The evidence is quite strong that naturales was understood, in these sorts of contexts, to mean natural born. Thus the case for the Vattel definition, requiring birth in the country (with exceptions for military and diplomats) of citizen parents, being the one the founders understood for natural born citizen, is very strong.
The current law of the land as codified in the US Code (Title 8/Section 1401) spells out the requirements to be a “Citizen-at-birth” and no court has ever ruled that there is a distinction between a person meeting the requirements to be a Citizen-at-birth and the requirements to be a “natural born citizen.” If there was such a distinction under law or via decision of the Supreme Court, Barack Obama would not be president today.
A natural-born citizen has been defined as one whose citizenship is established by the jurisdiction which the United States already has over the parents of the child.
Our conclusion is that the child of citizens of the United States, wherever born, is a natural-born citizen of the United States, within the constitutional requirement; and, as such, if possessed of the other qualifications, would be eligible for the office of president of the United States.”
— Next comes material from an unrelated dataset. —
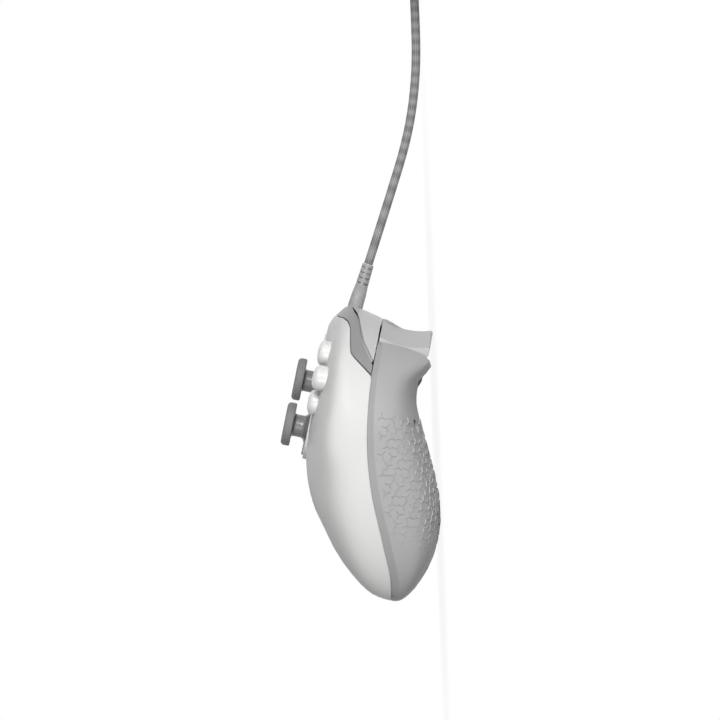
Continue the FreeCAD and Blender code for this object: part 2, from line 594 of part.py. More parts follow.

Natural Born Citizen of the United States Eligibility for the Office of President. Albany Law Journal, 1904.
http://thelibertypole.ning.com/forum/topics/1904-naturalborn-citizen-of
That turns out not to be the case. Those born outside the US, and citizens at birth via 8/1401, have been ruled to be "naturalized at birth", in at least two Supreme Court cases. One as recently as the 1970s, IIRC.
Of course that only makes sense, since the power to define naturalization is the only power Congress has been delegated regarding citizenship. Since "naturalized" and "Natural born" do not intersect at all, such persons cannot be considered Natural Born Citizens.